The Environmental Protection Agency’s finding Monday that carbon dioxide is among the greenhouse gases harming the environment could have a damaging impact on Michigan’s economy, some experts fear.
The EPA stated its endangerment finding included six greenhouse gases – carbon dioxide, methane, nitrous oxide, hydrofluorocarbons, perfluorocarbons and sulfur hexafluoride. It now has the ability to enforce regulations on businesses to meet its to-be-determined regulations under the Clean Air Act.
Experts said Monday that the EPA could take as long as a year to get new regulations in effect.
Michigan has the highest unemployment rate in the country at 15.2 percent and some worry more costs to business will only cause the jobs’ slump to continue.
“It would have major impact,” said Russ Harding, who lectures on environmental issues across the state for the Mackinac Center For Public Policy. “Any industry would be covered on this. Shopping malls, commercial establishments. … It is a huge additonal cost for businesses just to regulate the fact they have boilers.”
Harding said businesses would have to apply for permits, which would be a lengthy process and could cost as much as $250,000.
“It’s a huge transaction cost at the very time businesses can least afford it,” Harding said.
Doug Roberts Jr., director of environmental and energy policy for the Michigan Chamber of Commerce, said they sent a letter in opposition to the EPA’s findings during the public comment.
“We are very concerned that the EPA has taken action,” Roberts said. “It could have a very negative effect on Michigan’s economy. The price of energy we would expect to increase, it would have wide ramifications. We are a manufacturing heavy state and manufacturers rely on affordable energy.
U.S. Congressman Pete Hoekstra joined in the protest of the EPA’s ruling.
“The administration is substituting the will of the Environmental Protection Agency and its bureaucracy for that of the American people,” Hoekstra said in a press-release. “In the absence of a bipartisan solution to America’s energy future and in an attempt to demonstrate progress at the climate summit in Copenhagen, the President has authorized the EPA to create rules for which Americans have not shown support through their congressional representatives. Instead, the United States should continue to work to improve the environment every day through technological breakthroughs and innovation. Adding more costly government mandates and increasing energy costs will result in further limiting economic growth and job creation in the currently struggling U.S. economy, especially in a manufacturing state like Michigan.”
The announcement came the same day representatives from 192 countries attended the Copenhagen Summit, which started this week and runs through Dec. 18. The countries may reach agreement on financial deals to cut emissions.

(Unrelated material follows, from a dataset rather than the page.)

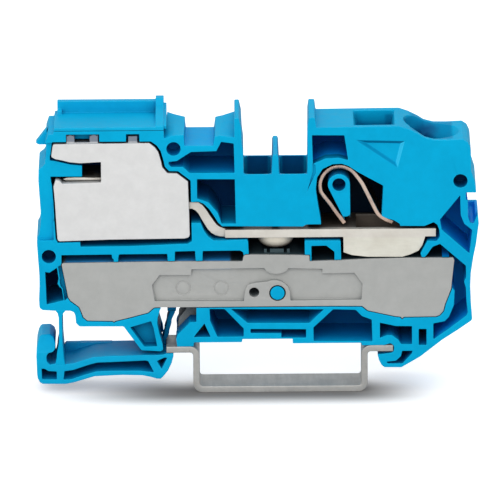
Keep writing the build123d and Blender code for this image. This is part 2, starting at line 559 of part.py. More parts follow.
FORK = [
    (-33.2, 26.95), (-32.6, 27.16), (-31.4, 27.22), (-29.9, 27.18), (-28.9, 27.14), (-24.6, 27.14),
    (-24.6, 29.60), (-24.0, 29.60), (-24.0, 23.97), (-18.2, 23.97), (-18.2, 23.37), (-24.6, 23.37),
    (-24.6, 26.74), (-32.8, 26.74),
]
fork_y = (-3.85, 2.40)
fork_tab_x, fork_tab_z = (-25.0, -23.5), (27.60, 29.7)
FORK_SPRING = [
    (-23.90, 24.02), (-23.90, 26.40), (-23.55, 26.75), (-20.8, 26.75), (-20.45, 26.40),
    (-20.45, 26.10), (-20.75, 26.10), (-20.95, 26.45), (-23.40, 26.45), (-23.60, 26.25),
    (-23.60, 24.32), (-18.3, 24.32), (-18.3, 24.02),
]
fork_spring_y = (-3.0, 1.8)


def make_disconnect_slide():
    with BuildPart() as slide:
        box(slide_left, slide_right, y_near, slide_far, slide_bottom, slide_top)
        # ridge along the far edge
        box(ridge_left, slide_right, 3.00, slide_far, slide_top, 37.35)
        end_prism(SLIDE_END, slide_right - slide_end_len, slide_right)
        # low raised left end
        box(ridge_left, -33.35, 1.80, slide_far, slide_top, 36.20)
        end_prism(SLIDE_STRIP, slide_right - overlap, slide_strip_end)
        for prong_x in PRONGS_X:
            box(*prong_x, -prong_half, prong_half, prong_bottom, slide_bottom)
    return slide.part


def make_contact_fork():
    with BuildPart() as fork:
        prism(FORK, *fork_y)
        # the upper tab is as wide as the prongs
        box(*fork_tab_x, -3.9, -prong_half, *fork_tab_z, Mode.SUBTRACT)
        box(*fork_tab_x, prong_half, 2.5, *fork_tab_z, Mode.SUBTRACT)
    return fork.part


# ---- current bar ---------------------------------------------------------------------------
# bent part, which runs on into the carrier: lower edge left to right, upper edge back
BEND = [
    (-19.4, 23.27), (-19.4, 22.17),
    (-13.38, 22.09), (-12.84, 21.82), (-12.41, 21.33), (-11.98, 20.5), (-11.51, 19.67),
    (-10.99, 18.78), (-10.4, 18.16), (-9.8, 17.78), (-9.17, 17.61),
    (-8.23, bar_bottom), (-8.00, bar_bottom), (-8.00, bar_top), (-8.23, bar_top),
    (-9.01, 19.09), (-9.54, 19.45), (-10, 20.06), (-10.59, 20.96), (-11.19, 21.94),
    (-11.73, 22.66), (-12.36, 23.15),
]
# drawn boss under the jumper slots: depth below the bar, X radius, Y radius
BOSS = [
    (-overlap, 3.15, 2.85), (0.80, 3.08, 2.78), (1.45, 2.72, 2.45), (1.95, 2.15, 1.90),
    (2.30, 1.40, 1.20), (2.42, 0.60, 0.50),
]
boss_centre = (-0.5, -1.2)
# clamp collar drawn down under the window, outside and inside
COLLAR = [
    (9.91, 15.04), (11.23, 14.56), (13.7, 14.27), (18.95, 14.22), (20.19, 14.59), (21.53, 15.23),
    (22.13, 16.13), (22.55, bar_bottom + overlap), (9.91, bar_bottom + overlap),
]
COLLAR_INSIDE = [
    (window_x[0], bar_top + 0.1), (window_x[0], 15.35), (14.3, 15.02), (18.4, 15.02),
    (19.6, 15.40), (window_x[1], 16.20), (window_x[1], bar_top + 0.1),
]


def make_current_bar():
    with BuildPart() as bar:
        box(bar_left, bar_right, bar_near, bar_far, bar_bottom, bar_top)
        prism(BEND, bend_near, bend_far)
        boss = []
        for depth, radius_x, radius_y in BOSS:
            with BuildSketch(Plane.XY.offset(bar_bottom - depth)) as section:
                with Locations(boss_centre):
                    Ellipse(radius_x, radius_y)
            boss.append(section.sketch.face())
        loft(boss, ruled=True)
        prism(COLLAR, bar_near, bar_far - 0.15)
        prism(COLLAR_INSIDE, *window_y, Mode.SUBTRACT)
        # jumper slots, one under the middle of each well
        for x0, x1 in wells_x:
            middle = (x0 + x1) / 2
            box(middle - jumper_slot_half, middle + jumper_slot_half, *jumper_slot_y,
                bar_bottom - 3, bar_top + 1, Mode.SUBTRACT)
    return bar.part


# ---- clamp spring --------------------------------------------------------------------------
def strip(path, thickness):
    """Side outline of a bent strip: its centre line offset by half the thickness each way."""
    left, right = [], []
    for i, (x, z) in enumerate(path):
        x0, z0 = path[max(i - 1, 0)]
        x1, z1 = path[min(i + 1, len(path) - 1)]
        chord = math.hypot(x1 - x0, z1 - z0)
        shift_x = -(z1 - z0) / chord * thickness / 2
        shift_z = (x1 - x0) / chord * thickness / 2
        left.append((x + shift_x, z + shift_z))
        right.append((x - shift_x, z - shift_z))
    return left + right[::-1]


def loop_points(first_deg, stop_deg):
    """Centre-line points of the loop, clockwise, stopping short of stop_deg."""
    radius = loop_r - spring_t / 2
    angles = [math.radians(deg) for deg in range(first_deg, stop_deg, -loop_step_deg)]
    return [(loop_x + radius * math.cos(a), loop_z + radius * math.sin(a)) for a in angles]


# centre lines (X, Z)
ANCHOR_PATH = [(10.10, 19.35), (8.85, 21.15), (7.60, 22.95)] + loop_points(204, split_deg)
LEG_PATH = loop_points(split_deg - 2, 29) + [
    (12.75, 25.95), (13.50, 24.40), (14.25, 22.85), (14.95, 21.40), (15.32, 20.72),
    (15.80, 20.28), (16.55, 19.78), (17.50, 19.38),
]

# ---- build and export ----------------------------------------------------------------------
PIECES = {
    "housing": make_housing(),
    "rail_foot": make_rail_foot(),
    "foot_web": make_plain_prism(WEB, y_near, foot_far),
    "foot_blade": make_plain_prism(BLADE, blade_near, blade_far),
    "side_insert": make_side_insert(),
    "contact_carrier": make_contact_carrier(),
    "disconnect_slide": make_disconnect_slide(),
    "contact_fork": make_contact_fork(),
    "fork_spring": make_plain_prism(FORK_SPRING, *fork_spring_y),
    "current_bar": make_current_bar(),
    "clamp_spring_anchor": make_plain_prism(strip(ANCHOR_PATH, spring_t), *spring_y),
    "clamp_spring_leg": make_plain_prism(strip(LEG_PATH, spring_t), *spring_y),
}

os.makedirs("parts", exist_ok=True)
for name, part in PIECES.items():
    part.label = name
    export_step(part, f"parts/{name}.step")
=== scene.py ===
import bpy, bmesh, math, json
from mathutils import Vector, Matrix
from mathutils.geometry import delaunay_2d_cdt

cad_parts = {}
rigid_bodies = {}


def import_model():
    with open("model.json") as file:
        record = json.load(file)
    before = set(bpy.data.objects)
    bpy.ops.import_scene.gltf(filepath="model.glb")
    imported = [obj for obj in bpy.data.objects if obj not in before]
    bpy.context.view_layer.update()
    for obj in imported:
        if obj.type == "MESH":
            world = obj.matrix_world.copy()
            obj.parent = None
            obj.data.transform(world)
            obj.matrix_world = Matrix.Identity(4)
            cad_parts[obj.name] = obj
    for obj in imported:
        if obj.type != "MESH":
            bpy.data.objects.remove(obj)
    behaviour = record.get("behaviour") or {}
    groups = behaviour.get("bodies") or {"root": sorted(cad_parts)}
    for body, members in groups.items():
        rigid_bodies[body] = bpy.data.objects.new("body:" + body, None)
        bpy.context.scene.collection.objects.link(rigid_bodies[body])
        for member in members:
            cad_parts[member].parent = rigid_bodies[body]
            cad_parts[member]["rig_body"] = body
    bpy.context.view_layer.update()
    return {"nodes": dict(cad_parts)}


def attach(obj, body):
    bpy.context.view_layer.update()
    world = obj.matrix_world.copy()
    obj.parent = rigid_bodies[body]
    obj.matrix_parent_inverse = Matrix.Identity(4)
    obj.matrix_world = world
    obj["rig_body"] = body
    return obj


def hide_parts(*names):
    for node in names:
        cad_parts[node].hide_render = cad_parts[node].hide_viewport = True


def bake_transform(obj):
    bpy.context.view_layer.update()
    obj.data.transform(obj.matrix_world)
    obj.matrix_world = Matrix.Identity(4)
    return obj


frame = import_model()


MM = 0.001
nodes = frame["nodes"]
scene = bpy.context.scene
coll = scene.collection

# ------------------------------------------------------------------------------------------------
# materials
# ------------------------------------------------------------------------------------------------

def new_mat(name):
    m = bpy.data.materials.new(name)
    m.use_nodes = True
    nt = m.node_tree
    for n in list(nt.nodes):
        nt.nodes.remove(n)
    out = nt.nodes.new("ShaderNodeOutputMaterial")
    b = nt.nodes.new("ShaderNodeBsdfPrincipled")
    nt.links.new(b.outputs[0], out.inputs[0])
    return m, nt, b


def coords(nt, scale):
    tc = nt.nodes.new("ShaderNodeTexCoord")
    mp = nt.nodes.new("ShaderNodeMapping")
    mp.inputs["Scale"].default_value = scale if hasattr(scale, "__len__") else (scale,) * 3
    nt.links.new(tc.outputs["Object"], mp.inputs[0])
    return mp.outputs[0]


def noise(nt, vec, scale, detail=4.0, rough=0.55):
    n = nt.nodes.new("ShaderNodeTexNoise")
    n.inputs["Scale"].default_value = scale
    n.inputs["Detail"].default_value = detail
    n.inputs["Roughness"].default_value = rough
    nt.links.new(vec, n.inputs["Vector"])
    return n.outputs["Fac"]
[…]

Harding said the announcement was “purely political.”
“This is timed to give Obama something to taken to Copenhagen,” Harding said.
Lisa Jackson, the EPA Administrator was nominated for the position by then President-elect Barack Obama in December of 2008. She was approved by the U.S. Senate.
Jackson said Monday the last three decades have seen an alarming increase in greenhouse gases.
“That increase is deteriorating the natural balance in our atmosphere and changing our climate,” she said in a televised press conference. “There is an overwhelming amount of scientific study show that the threat that is real as does the evidence before our very eyes
Mike Shriberg, the policy director of The Ecology Center in Ann Arbor, said businesses have to adapt to changing times.
“It’s pretty simple, really, Michigan businesses can continue to operate like it’s the 19th or 20th Century and ignore the ever-mounting economic, health and environmental consequences of climate change,” Shriberg wrote in an-email. “Or, they can try to position themselves as winners in the clean energy economy. China has already surpassed the US in growing clean energy jobs. Wind is now providing more jobs than coal in the U.S., yet a small set of special interests in Michigan and across the country is still following a “head in the sand” approach to the opportunity that addressing climate change presents. Michigan businesses have to be leaders in the 21st century if they are to thrive. Ignoring the scientific, cultural and economic imperative of climate change is looking to the past, not the future.”
Shriberg also said the EPA’s regulations will help fix some of the inefficiencies that corporations have in their use of power.
“There is huge levels of efficiency to be found just in our power sector,” Shriberg said. “We lose two-thirds of it before it is used.”